If you encounter this issue, open your ~/.bashrc file. Search for the line that reads “conda activate”. Using your preferred text editor, insert a hashtag (#) before this line. Once you insert this hashtag, save the file. Next time you log in to the cluster, Conda should be available to you without the base environment being automatically loaded.
Moving Environments
If you need to move an environment from one location to another, Conda provides the –clone option for the conda create command. Do not attempt to use the mv or cp commands on a Conda environment. If you do, it will no longer be recognized by Conda. To use the –clone option, specify the environment you wish to copy.
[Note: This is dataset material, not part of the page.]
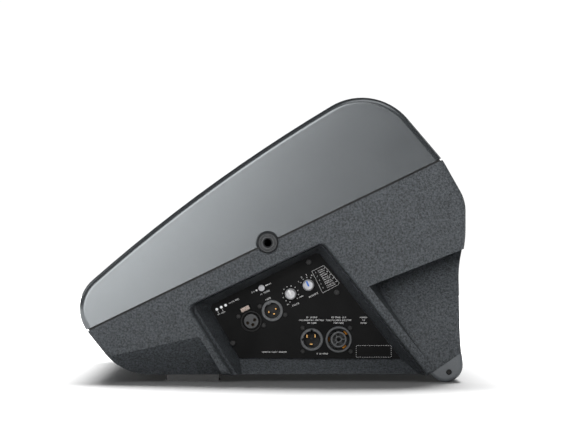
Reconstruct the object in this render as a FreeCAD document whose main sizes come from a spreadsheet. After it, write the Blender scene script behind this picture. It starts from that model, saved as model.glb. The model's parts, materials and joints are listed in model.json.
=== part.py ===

For instance, to clone an existing environment named matplot_env in your home directory and place it in Lustre scratch space, use the command displayed in Figure 5.1. Executing this would copy the environment from your home directory and place it in your Lustre scratch space. It would then appear in the output of conda info --envs
.
conda create -p $SCRATCHDIR/matplot_env --clone ~/matplot_env
Figure 5.1 – Cloning an Anaconda Environment
Using pip and Conda
Conda and pip both serve the same purpose: package and dependency management. Therefore, using these two tools together can create conflicts. It is best to use these tools separately and not combine them. Please consult our guide on pip and virtualenv for more information. If you do use Conda and pip together, install as many packages as possible with Conda before using pip. Additionally, if you need to make changes to the environment, it is best practice to recreate it entirely. For more information on using pip and Conda together, consult Anaconda’s official documentation on the relationship between these tools. Please be aware that some of the features mentioned by Anaconda’s official documentation may not be available on the cluster.